A constant theme throughout the report was the convergence of AIOps and FinOps, with both FinOps for AI and AI for FinOps becoming higher priorities for the surveyed companies. AI has complicated cost assessments, making FinOps a natural part of the current machine learning conversation.
“A significant majority of organizations leverage AIOps to accelerate observability and simplify operations,” Nashawaty and Weston specified in their analysis. “Meanwhile, AI for FinOps itself is rising as a future priority, with nearly half rating AI use within FinOps as highly important. This creates a feedback loop. AI increases infrastructure complexity and spend variability. FinOps governs that spend. AI then improves FinOps productivity through forecasting, anomaly detection and cost attribution automation.”
TheCUBE’s research shows that 46.5% of organizations must deploy applications 50–100% faster than three years ago, accelerating the need for predictive design. Managing costs is not just about workload optimization anymore; it’s also about forecasting business value.
“While workload optimization remains a current priority for 58% of respondents, practitioners increasingly describe diminishing returns,” Nashawaty and Weston added. “The largest misconfigurations have already been addressed. Savings opportunities now require deeper architectural insight rather than surface-level clean-up.”
FinOps is not just moving left, but up. That means it is now a bigger part of technology selection decisions at the executive level. The data backs this up: 78% of FinOps teams now report to the chief technology officer or chief information officer.

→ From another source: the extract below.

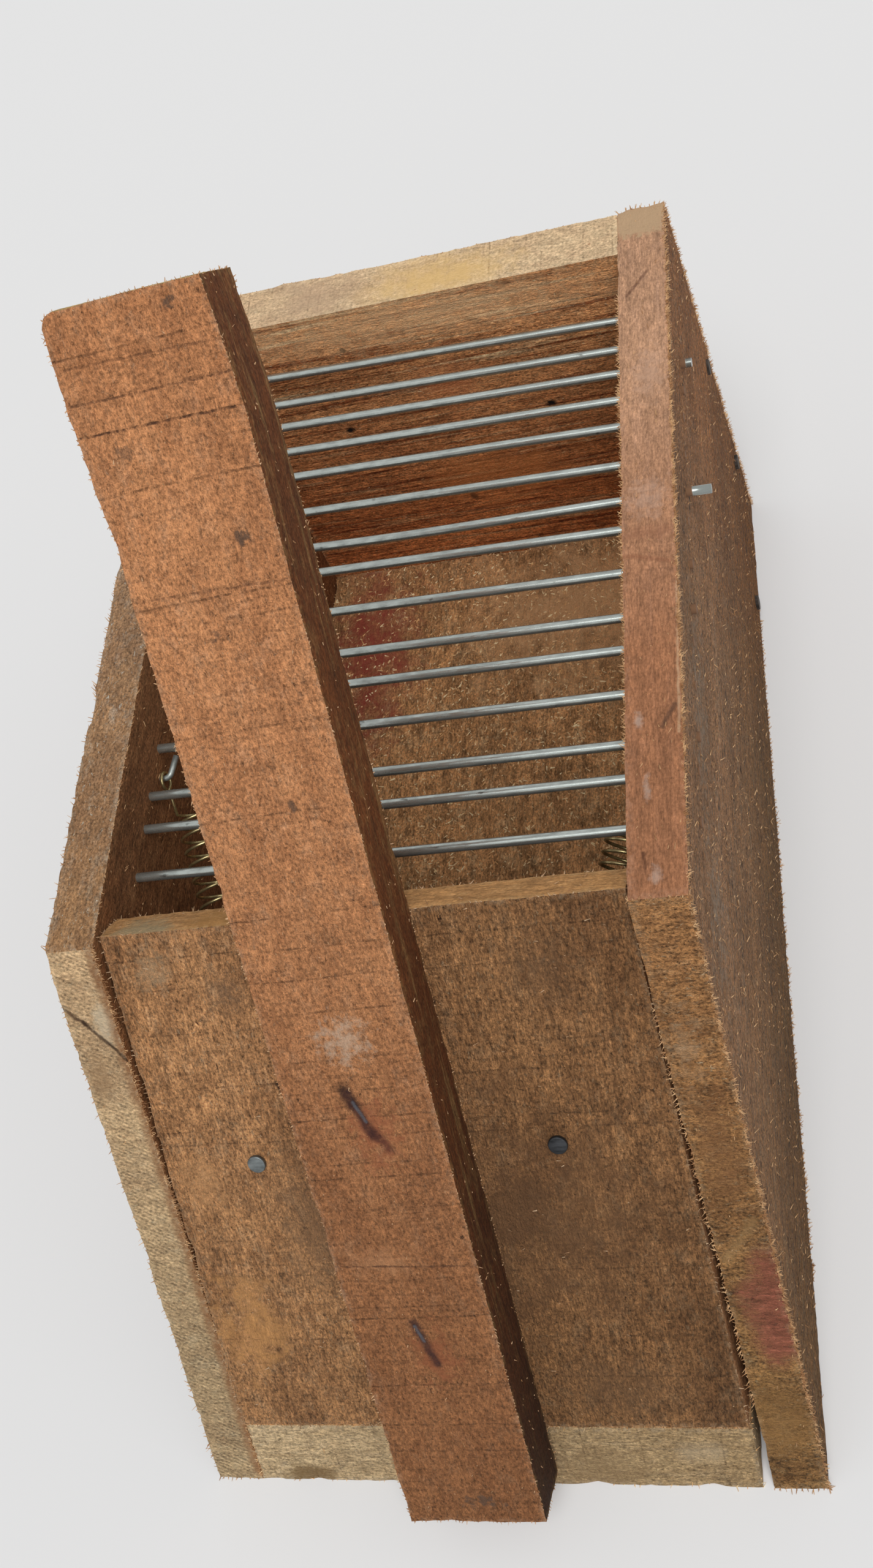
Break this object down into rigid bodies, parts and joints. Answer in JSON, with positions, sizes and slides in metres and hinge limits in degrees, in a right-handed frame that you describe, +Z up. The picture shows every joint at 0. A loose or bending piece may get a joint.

“Perhaps the most transformative development is structural,” Nashawaty and Weston explained. “FinOps leaders are participating in provider negotiations, commitment modeling and M&A diligence discussions. They are answering ROI and investment realization questions rather than merely reporting past spend. FinOps is becoming a decision-support system for enterprise technology strategy.”
FinOps’ shift left and up represents a transition from cloud cost to total technology value. While FinOps practitioners used to primarily manage the public cloud, most now work in private cloud environments and software-as-a-service ecosystems, with about 28% including labor costs as well.
“Standardization becomes critical in this environment,” Nashawaty and Weston added. “Among organizations spending $100M+ annually, approximately 68% are already using or experimenting with FOCUS-formatted data to normalize cost and usage telemetry across providers. Requests for expanded AI and data center support in FOCUS further reinforce that financial telemetry must match architectural diversity.”
TheCUBE Research analysis concluded that financial interoperability is becoming as important as application programming interface interoperability. The importance of this transformation cannot be understated, according to Nashawaty and Weston. FinOps’ new position as an AI operation model has huge implications for the cost evaluation of AI workloads and the presence of cost telemetry in the developer experience.
“This is not merely a finance update,” they said. “It represents a material change in how architecture, AI pipelines, multicloud strategies and platform engineering decisions are evaluated. FinOps is embedding itself into the software delivery lifecycle.”
(* Disclosure: TheCUBE is a paid media partner for the FinOps X event. Neither the FinOps Foundation, the sponsor of theCUBE’s event coverage, nor other sponsors have editorial control over content on theCUBE or SiliconANGLE.)